History of the Registry

In the United States, the Oldenburg Registry is maintained by the International Sporthorse Registry/Oldenburg Registry of North America (ISR/OLD NA). This organization also owns the right to the Oldenburg brand in this country, an O with a crown above it, the letter N to the left, and the letter A to the right.

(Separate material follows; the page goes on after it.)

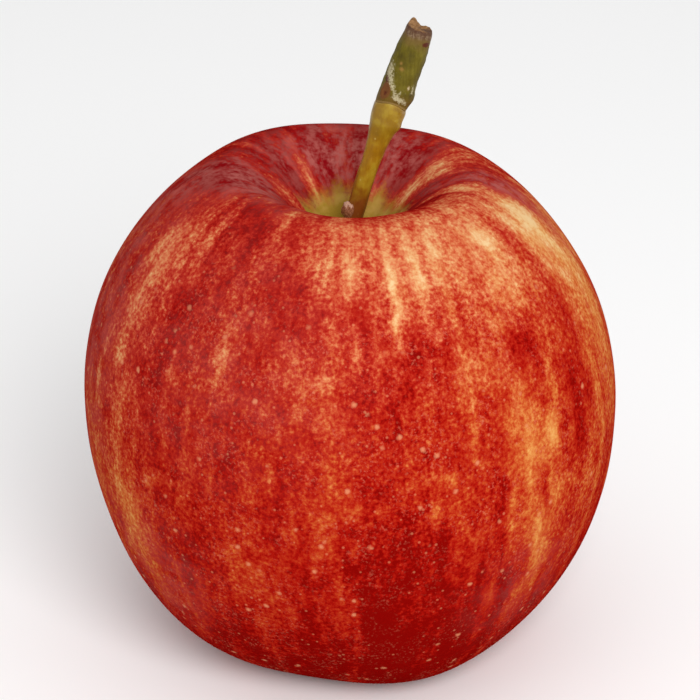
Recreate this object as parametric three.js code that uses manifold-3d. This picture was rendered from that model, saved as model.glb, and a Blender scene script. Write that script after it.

The ISR/OLD NA reports: “The International Sporthorse Registry and the Oldenburg Registry of North America belong together. They have the same approved stallions and the Main Mare books are identical.” The ISR by itself also maintains a Pre Mare book, which accepts mares without appropriate proof of pedigree from an approved registry if they have scored well during rigorous evaluation, and its own Mare book, which offers a greater variety of warmblood mares to be registered and approved.

Breed Characteristics

Today the Oldenburg is an all-purpose riding horse that is considerably finer than its coaching ancestors but still retains the coach horse’s fairly high knee action. The breed makes an outstanding sport horse, combining powerful gaits with a kind disposition. It excels at dressage and show jumping. Oldenburgs are known for their kind yet bold nature. Unlike many of the other large European warmbloods, the breed matures early.


Most Oldenburgs today stand between 16.2 and 17.2 hands. The head is of average size, with a straight or convex profile. The neck is of average length and muscular, well set on, and carried elegantly. The withers are pronounced. The shoulders are sloping and muscular, the chest deep. The back is straight. The croup is fairly flat and well muscled. The hindquarters are powerfully built. The legs are strong and proportionately somewhat short, with plenty of bone.


Oldenburgs are usually bay, brown, black, or gray; chestnuts are rare. White on the face and lower legs is permitted.

Oldenburgs are often bay, with a straight or convex profile.